Miraculous! It's makes Socrates comprehensible September 6, 2006 11 out of 13 found this review helpful
For those survivors of having been force fed The Republic or The Death of Socrates, this book is welcome relief. It actually makes you realize why someone would be bothered to do anything other than yawn at Socratic discussion or ancient philosophy.
It turns out that after having spent the bulk of his entire life as a journalist and American Jiminy Cricket, I.F. Stone turned in retirement to his real passion, classical literature. In this way, this final effort reminds one of Mark Twain's Joan of Arc wherein Twain turned his attentions to a life long interest and like Stone managed to -- in so doing -- give the historical character a more modern accessibility.
In Socrates' case, Stone takes us to ancient Athens. As we do by trudging through the classical literature itself, we see a Socrates so nihilistic that he's willing to disagree with himself in order to destroy someone else's point.
In the process of doing so, Socrates -- as consistently reported by his students -- dismisses democracy, adjudges his fellow men unanimously ignorant and extolls principles that would in a later day be called what they were: fascism.
And in the end we see a Socrates so penultimately nihilistic that he's willing to commit death by judicial suicide in a way that would become eerily prescient of the modern Kevorkian trials wherein a gadfly endeavered that his sacrifice would thereby sanctify a lost cause.
Tour de Force June 2, 2006 8 out of 12 found this review helpful
It may be more about mid-to-late twentieth century America than Ancient Greece, but the great muckraker I. F. Stone's swan song resonates powerfully now. It will probably continue to resonate, for the challenge it presents doesn't go away. On one side is Socrates, a character about whom we know every little except what we get from Plato--who is the real player. Plato is for eternal verities, for abstractions that stand beyond history and humanity.
What exactly these timeless truths are isn't clear, but wise men supposedly understand them and will rule the rest of us accordingly. So if we know what's good for us, we should submit to their rule. Plato's prose is all aristocratic elegance, but the bone-chilling horrors of absolute tyranny peek from behind his classical mask. On the other side is Athenian democracy, messy and frail and definitely not elegant.
Think German philosopher Heidegger against the floundering Weimer Republic. True, Plato, unlike Heidegger, didn't claim the great ideal was embodied in a certain man. He did, however, argue for strong men instead of the vagaries of political give and take. And the Weimer Republic didn't drive Heidegger to drink hemlock, but given the consequences of the mindset he fostered, liberal-libertarian thinkers should have opposed him with all their might. Heidegger survived his heroes the Nazis to continue spinning his absurd abstractions. Socrates, old and sick, preferred to make a martyr of himself.
We're never entirely free of the myth of wise men that know it all and will take the country to salvation.

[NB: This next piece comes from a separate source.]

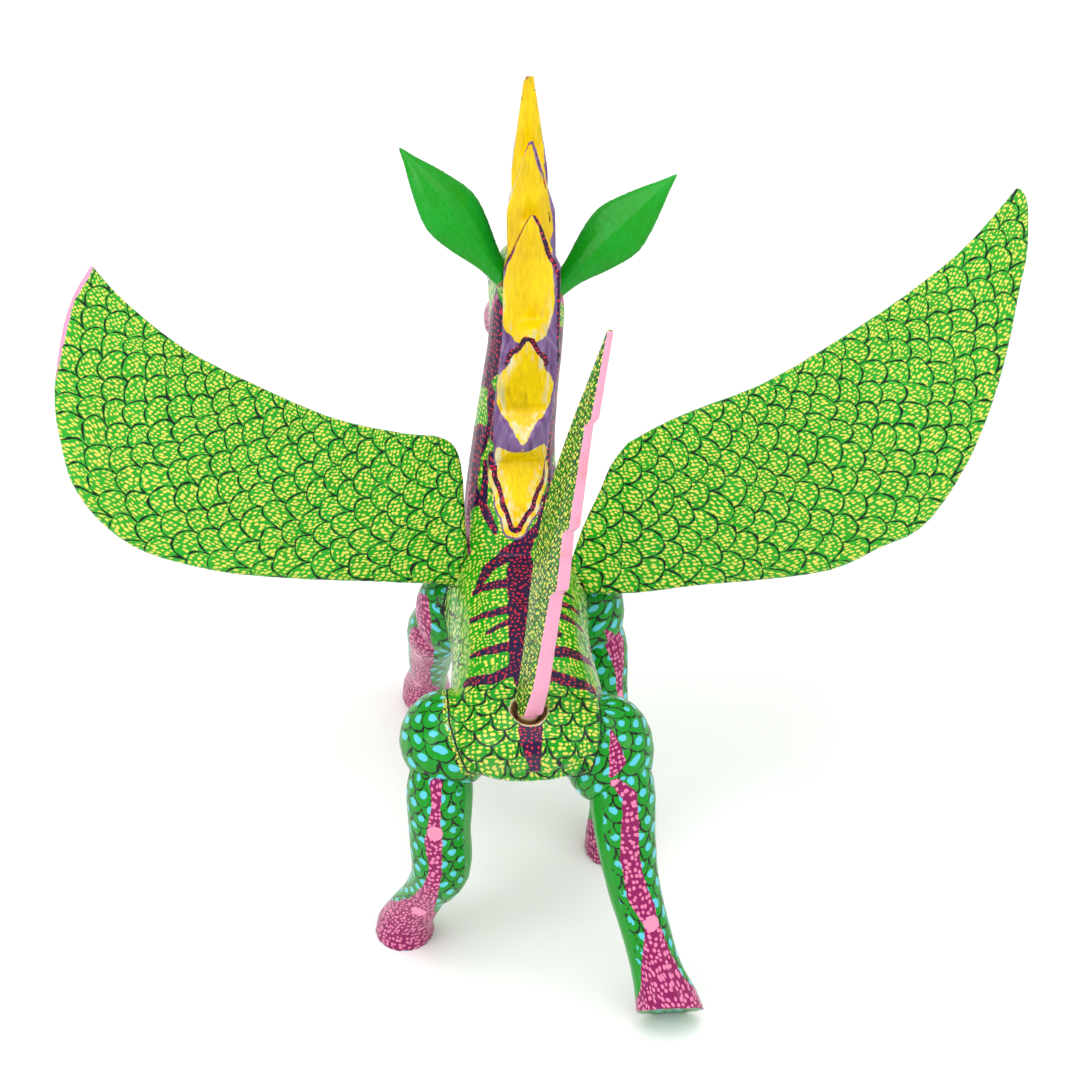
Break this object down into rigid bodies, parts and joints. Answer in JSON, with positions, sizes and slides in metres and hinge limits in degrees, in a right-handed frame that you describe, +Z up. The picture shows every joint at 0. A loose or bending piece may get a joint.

Trust us, they say, even in the world's largest democracy. Don't worry, trust us and give us the ring of unlimited power. Stone knew whereof he spoke. Yes, he could have known better, but at the end of his life he had a pretty good sense of what the grand Platonic ideal means in reality--power-grabbing charlatans and the pundits that enable them.
This is one of those rare books that manage to both entertain and enlighten.
Perilous Times February 27, 2006 4 out of 5 found this review helpful
After retiring at age 70 as a journalist, Stone took up a new avocation, learning ancient Greek in order to study the originals. His topic was the origins of democracy, and in part, how icons like Plato and Socrates have falsely been given credit for fostering these ideals. In this well reasoned book, Stone presents the case against Socrates - not to argue that his death was justified, but rather to show that he was convicted for the political reason that he supported an anti-democratic oligarchy: "The paradox and shame in the trial of Socrates is that a city famous for free speech prosecuted a philosopher guilty of no other crime than exercising it. To invoke the memory of our own American lapses, Athens had no Alien and Sedition Laws, Athens had no little Iron Curtain like the McCarran-Walter immigration act to bar visitors with suspect ideas.... Athens was un-Athenian, frightened by the three political earthquakes when the democracy was overthrown in 411 and 404 BC and then threatened again in 401. These events help to explain the prosecution of Socrates, but they do not justify it."